Exercise description.
Would you set down every entry shown below, precisely as written?

Record excerpts.
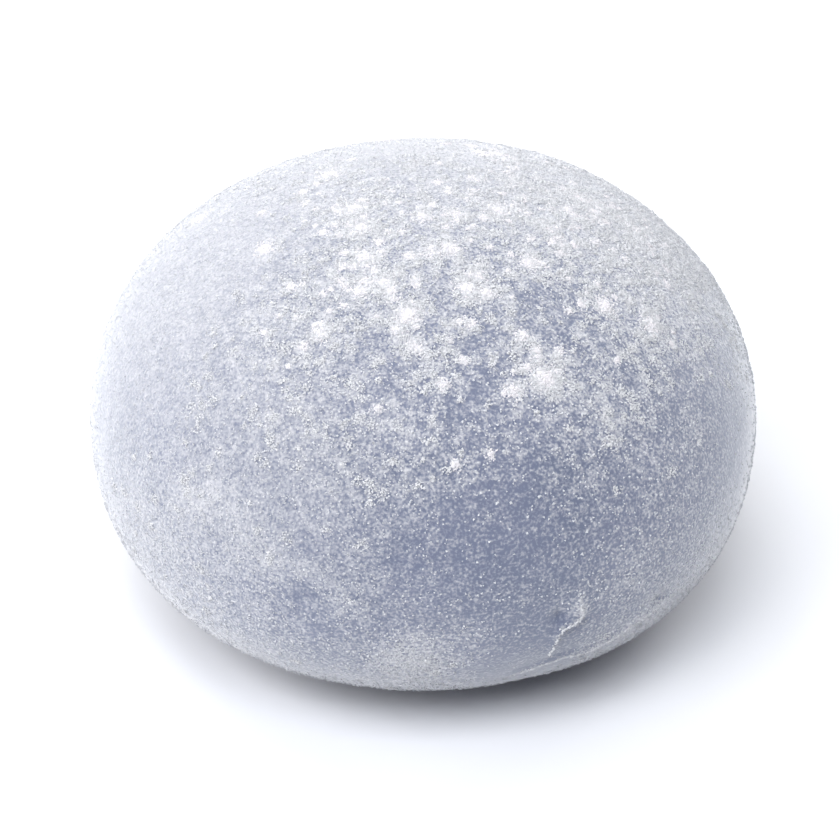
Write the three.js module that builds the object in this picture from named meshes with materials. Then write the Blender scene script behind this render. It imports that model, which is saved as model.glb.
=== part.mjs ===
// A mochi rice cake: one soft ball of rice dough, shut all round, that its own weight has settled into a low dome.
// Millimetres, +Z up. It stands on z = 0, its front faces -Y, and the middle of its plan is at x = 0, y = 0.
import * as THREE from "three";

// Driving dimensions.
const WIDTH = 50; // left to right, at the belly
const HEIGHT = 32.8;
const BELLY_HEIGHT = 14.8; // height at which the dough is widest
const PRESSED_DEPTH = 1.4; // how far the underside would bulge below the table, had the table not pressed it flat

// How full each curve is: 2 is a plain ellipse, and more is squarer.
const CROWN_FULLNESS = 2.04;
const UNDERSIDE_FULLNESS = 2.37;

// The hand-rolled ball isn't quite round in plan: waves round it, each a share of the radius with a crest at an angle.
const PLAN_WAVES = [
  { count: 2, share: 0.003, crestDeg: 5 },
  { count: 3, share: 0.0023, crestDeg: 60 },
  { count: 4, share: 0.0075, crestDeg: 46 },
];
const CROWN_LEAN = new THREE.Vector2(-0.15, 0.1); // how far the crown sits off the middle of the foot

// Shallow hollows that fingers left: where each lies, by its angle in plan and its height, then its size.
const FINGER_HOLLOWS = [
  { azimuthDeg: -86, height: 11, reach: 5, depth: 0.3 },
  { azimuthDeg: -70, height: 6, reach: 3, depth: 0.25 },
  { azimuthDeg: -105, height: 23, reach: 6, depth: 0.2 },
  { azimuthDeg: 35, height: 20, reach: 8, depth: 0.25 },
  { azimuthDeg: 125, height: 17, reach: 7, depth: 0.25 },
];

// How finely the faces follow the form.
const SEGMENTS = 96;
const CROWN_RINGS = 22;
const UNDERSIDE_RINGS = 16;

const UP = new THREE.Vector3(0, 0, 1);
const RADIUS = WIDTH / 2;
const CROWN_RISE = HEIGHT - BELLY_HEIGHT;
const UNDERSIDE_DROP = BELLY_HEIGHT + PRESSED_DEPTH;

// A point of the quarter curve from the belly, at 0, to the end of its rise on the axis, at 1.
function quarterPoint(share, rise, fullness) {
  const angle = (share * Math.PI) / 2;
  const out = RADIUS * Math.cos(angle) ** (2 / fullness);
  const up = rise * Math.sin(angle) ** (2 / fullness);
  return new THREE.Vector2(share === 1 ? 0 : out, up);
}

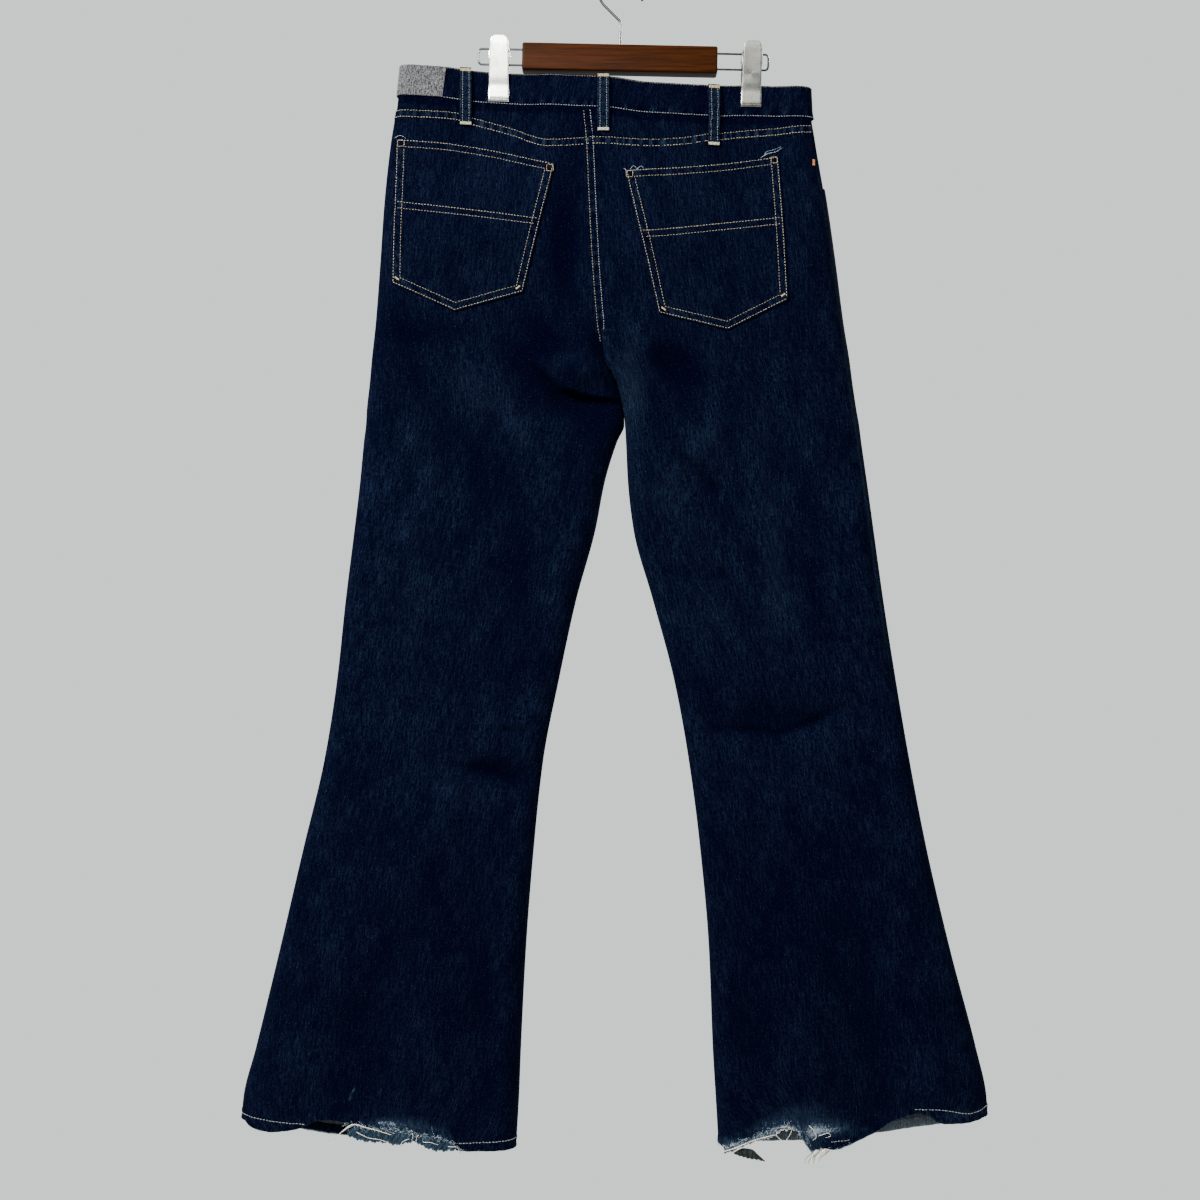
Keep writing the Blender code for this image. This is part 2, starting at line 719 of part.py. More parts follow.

Full answer.
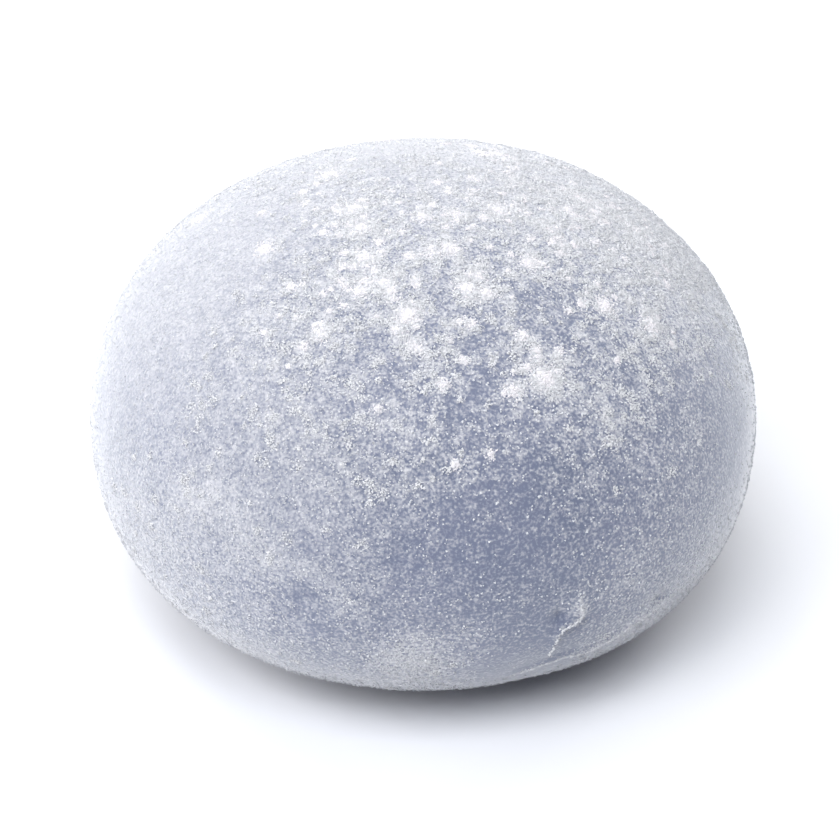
Write the three.js module that builds the object in this picture from named meshes with materials. Then write the Blender scene script behind this render. It imports that model, which is saved as model.glb.
=== part.mjs ===
// A mochi rice cake: one soft ball of rice dough, shut all round, that its own weight has settled into a low dome.
// Millimetres, +Z up. It stands on z = 0, its front faces -Y, and the middle of its plan is at x = 0, y = 0.
import * as THREE from "three";

// Driving dimensions.
const WIDTH = 50; // left to right, at the belly
const HEIGHT = 32.8;
const BELLY_HEIGHT = 14.8; // height at which the dough is widest
const PRESSED_DEPTH = 1.4; // how far the underside would bulge below the table, had the table not pressed it flat

// How full each curve is: 2 is a plain ellipse, and more is squarer.
const CROWN_FULLNESS = 2.04;
const UNDERSIDE_FULLNESS = 2.37;

// The hand-rolled ball isn't quite round in plan: waves round it, each a share of the radius with a crest at an angle.
const PLAN_WAVES = [
  { count: 2, share: 0.003, crestDeg: 5 },
  { count: 3, share: 0.0023, crestDeg: 60 },
  { count: 4, share: 0.0075, crestDeg: 46 },
];
const CROWN_LEAN = new THREE.Vector2(-0.15, 0.1); // how far the crown sits off the middle of the foot

// Shallow hollows that fingers left: where each lies, by its angle in plan and its height, then its size.
const FINGER_HOLLOWS = [
  { azimuthDeg: -86, height: 11, reach: 5, depth: 0.3 },
  { azimuthDeg: -70, height: 6, reach: 3, depth: 0.25 },
  { azimuthDeg: -105, height: 23, reach: 6, depth: 0.2 },
  { azimuthDeg: 35, height: 20, reach: 8, depth: 0.25 },
  { azimuthDeg: 125, height: 17, reach: 7, depth: 0.25 },
];

// How finely the faces follow the form.
const SEGMENTS = 96;
const CROWN_RINGS = 22;
const UNDERSIDE_RINGS = 16;

const UP = new THREE.Vector3(0, 0, 1);
const RADIUS = WIDTH / 2;
const CROWN_RISE = HEIGHT - BELLY_HEIGHT;
const UNDERSIDE_DROP = BELLY_HEIGHT + PRESSED_DEPTH;

// A point of the quarter curve from the belly, at 0, to the end of its rise on the axis, at 1.
function quarterPoint(share, rise, fullness) {
  const angle = (share * Math.PI) / 2;
  const out = RADIUS * Math.cos(angle) ** (2 / fullness);
  const up = rise * Math.sin(angle) ** (2 / fullness);
  return new THREE.Vector2(share === 1 ? 0 : out, up);
}

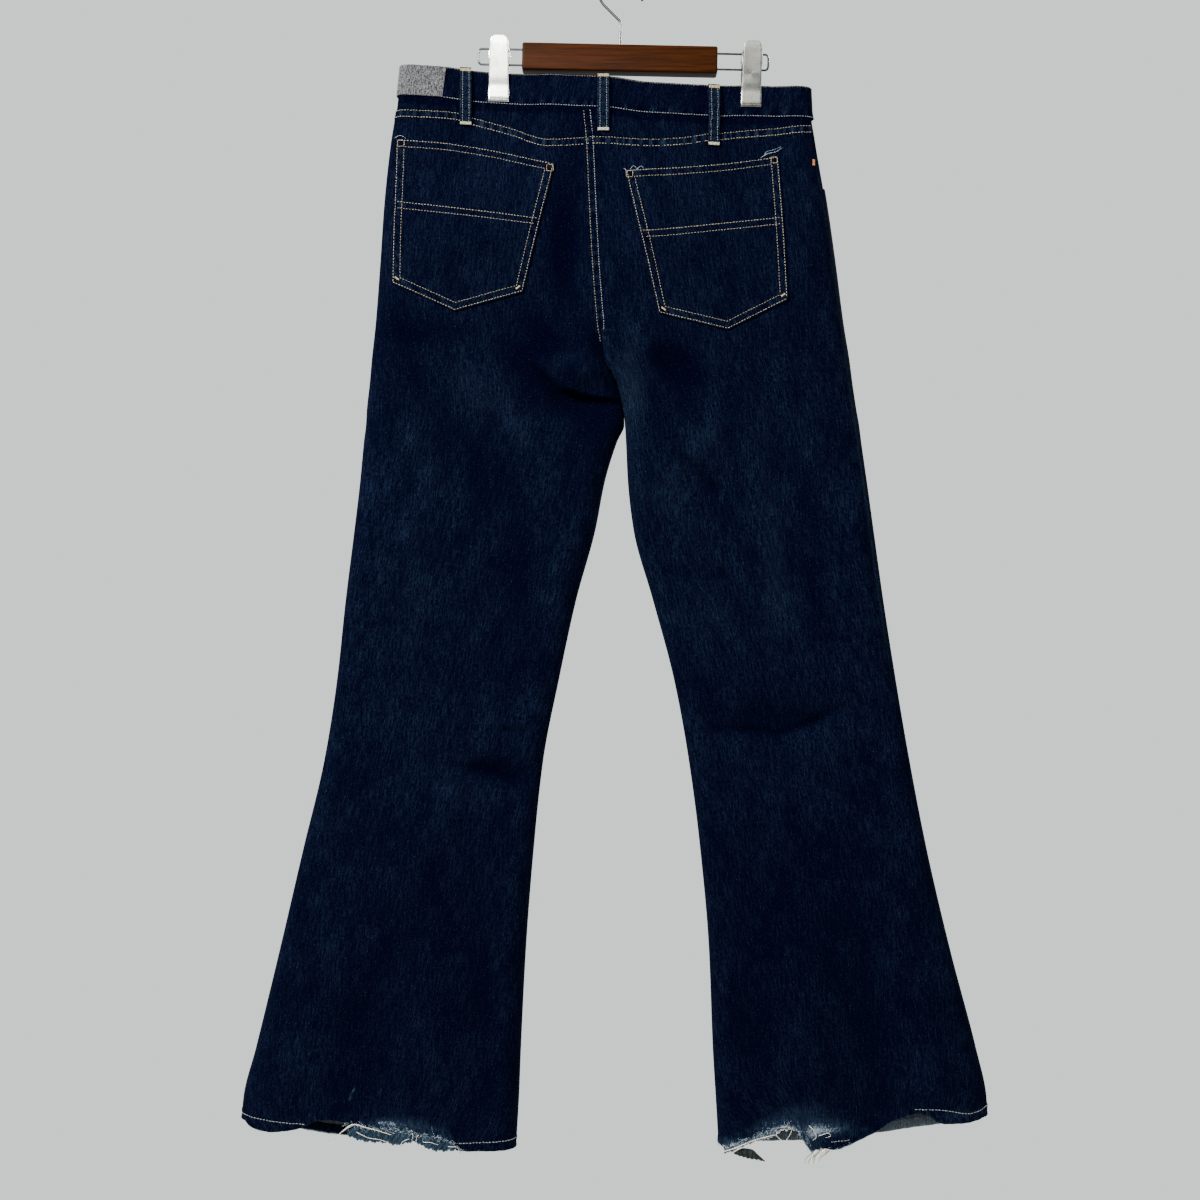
Keep writing the Blender code for this image. This is part 2, starting at line 719 of part.py. More parts follow.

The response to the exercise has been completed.